Saturday, January 26, 2013

In Cold Blood

All at once the scales were removed from my eyes (as the Bible says) and I can see.  I can see that I have too much stuff.  I’ve been reading about these micro apts. Mayor Bloomberg is having built in NYC that are 300 sq. feet (more about those in another blog). I’m going to pretend that’s all the space I have and “get rid of.” My first divestiture attempt is the overflowing stacks of books I’ve collected over the years. I called a neighborhood vintage bookseller and she agreed to come and look at what I had.  That call was the only thing I did that day that’s how exhausting it was to think of peeling myself away from my belongings.

I dragged out about one hundred books and laid them on every surface of the living room.  I began to get nervous.  What if, like Bette Davis in Beyond the Forest the woman looked at my books and uttered the collector’s equivalent of that bitchy line “What a dump!”

I decided to prepare myself the way mothers prepare their children for a flu shot. 
The doctor’s going to take a needle and prick your arm. 
No, no.  It’s going to hurt.  
It will only hurt for a second and then you’ll get a treat. 

I said: 
Consuelo, what are you hoping to get out of this?
A good home for the books and maybe a few bucks.
Suppose she comes in and says, I’m looking for serious first editions or rare books.  Your books are pedestrian.
She won’t say that.
She might just walk out and that would be the same thing.
Yes, that could happen. 
How will that make you feel?
Ashamed and delusional.
Why don’t you think about it now so you can be prepared.
I thought about it for a minute or two.
Ok. I’m prepared.

The woman came. She filled three quarters of a box with books leaving 95% of the inventory.  She spoke three succinct sentences at the appropriate moments:  Hello.  I won’t need another box.  How about forty dollars? I had the nerve to ask , “Can you make it fifty?”  She nodded and gave me cash.   When I pointed out several books I thought might sell well, she said: “Condition issue.” Hemingway would have loved this woman’s dialogue.  She took two copies of In Cold Blood.  Joan Didion’s Play it as it Lays.  Steinbeck’s Travels with Charlie. The Letters of Virginia Woolf (I will miss those high-strung crazies in the Bloomsbury crowd), Catcher In The Rye, a dvd of Duke Ellington and a couple of children’s books.  I gave her an Annie Dillard galley for free. 

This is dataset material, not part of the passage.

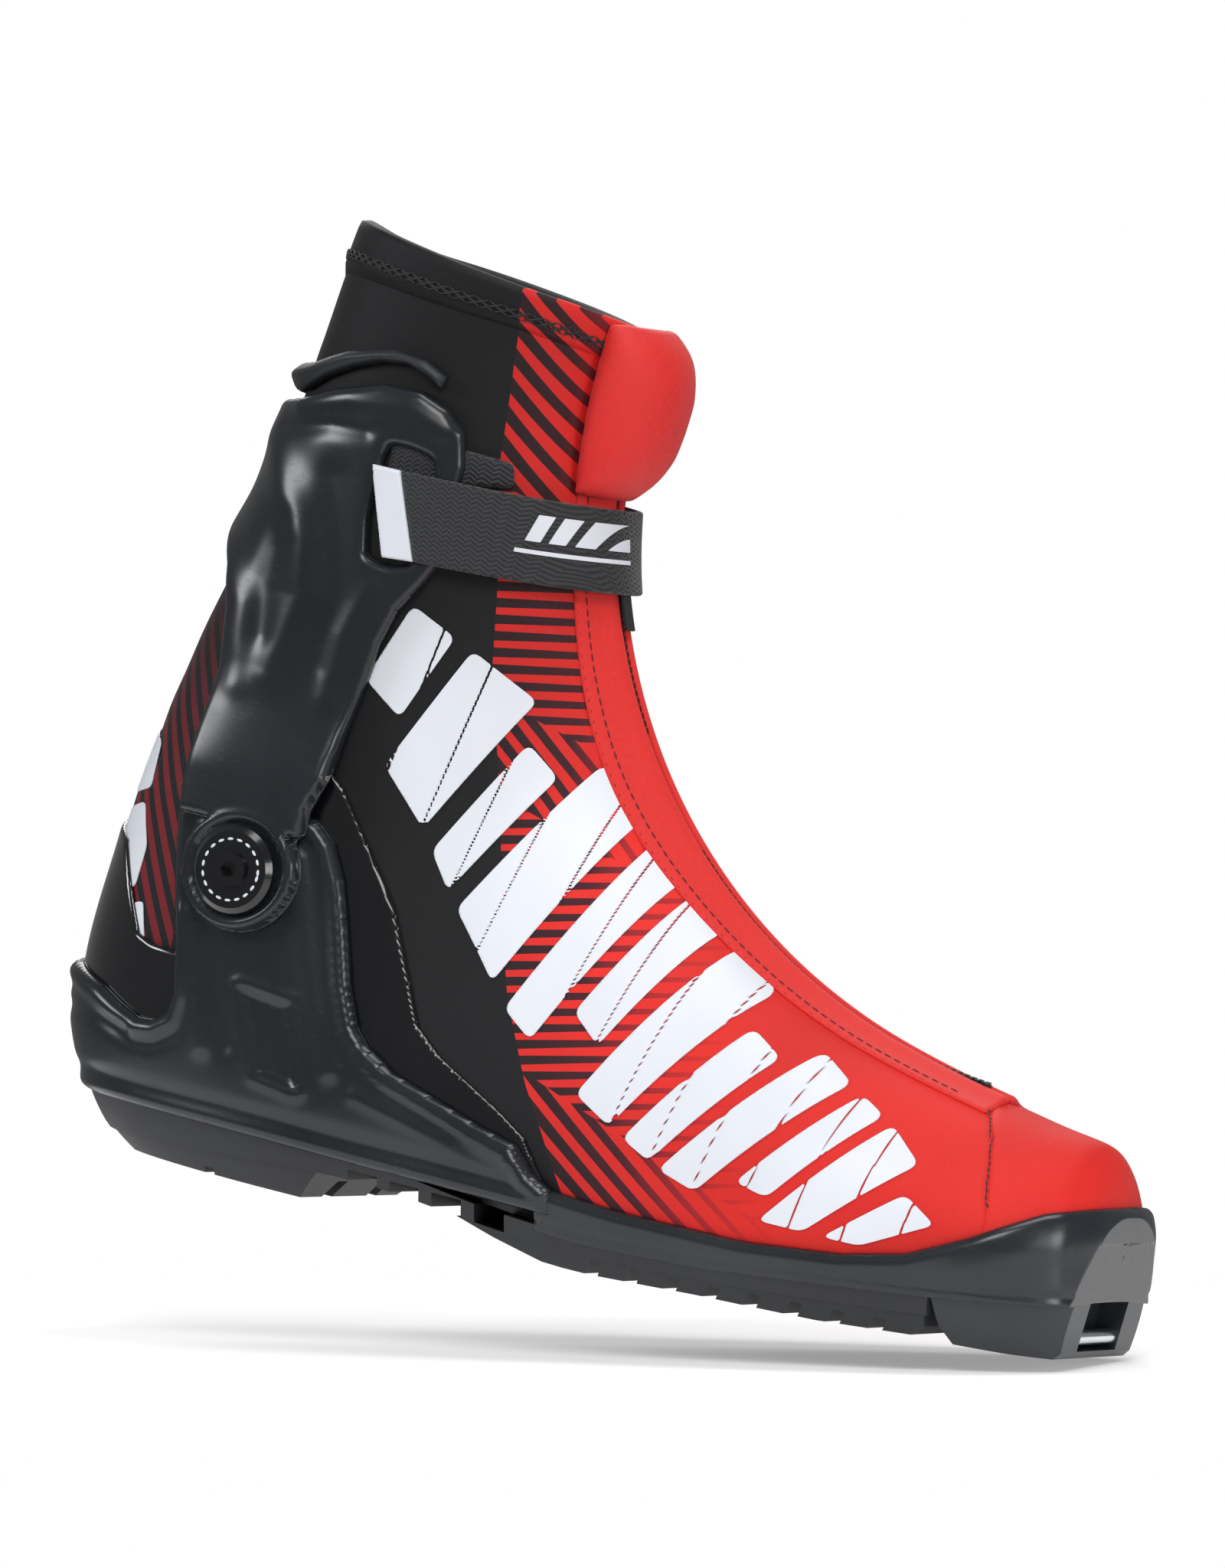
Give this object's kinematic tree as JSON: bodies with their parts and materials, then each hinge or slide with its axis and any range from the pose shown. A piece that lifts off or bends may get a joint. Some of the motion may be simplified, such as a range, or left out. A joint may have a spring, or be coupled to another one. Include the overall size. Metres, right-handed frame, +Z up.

When she left I was exhausted.  I thought it was from nervousness or dragging out all those books but it was something else.  She had broken the spell of “holding on.” I could hardly wait to pack up the rest of the books and everything else I didn’t need and take it to a good home and away from mine.

Friday, January 18, 2013

State of the Union according to Google

The president will soon deliver his State of the Union address so I decided to check the State of the Union according to Google.

Google knows how the citizens are doing.  It has saved all our questions, all our searches, all our subjects and sub categories, We only have to prompt it with a word or two and it shows us where we have been, where we are and where we need to go.

My job is:
killing me
makes me depressed

My wife:
doesn’t want kids
doesn’t trust me
doesn’t love me anymore
doesn’t listen to me
doesn’t respect me
doesn’t support me
doesn’t like me anymore
doesn’t like my family

My husband:
is gay
got a family
cheated on me
is mean
hit me
hates his job

I lie:
about everything
too much
all the time
to myself

My house is:
on fire
making me sick
in foreclosure

I’m happiest when:
I’m alone
Happiness is:
a choice
like a butterfly

My health is:
better in November
not good
going down fast
getting worse

Government is:
killing us
watching us
lying to us

I worry about:
everything all the time
money all the time
my boyfriend
my boyfriend dying
I hate:
my job
my life
everything about you

How do I:
put this gently
get pinkeye

God bless you all and God bless America

Friday, January 11, 2013

Tahini is found next to the Nutella, ironically

By some miracle and a sequence of fragile but connected happenstances I got my broken washing machine to work again.  During the broken period, I was immobilized, like Lot’s wife. I didn’t want a new machine.  I was sure that the only thing standing between happiness and desolation was doing a “system restore” (a time travel maneuver where you take a faulty computer back to a date when it did what you wanted and trick it into being fine again. You say:  hey look it’s May 3rd, 2012 you’re a rock star) and get back to that Wednesday when the Maytag chugged through it’s frill/free cycles like a young pup.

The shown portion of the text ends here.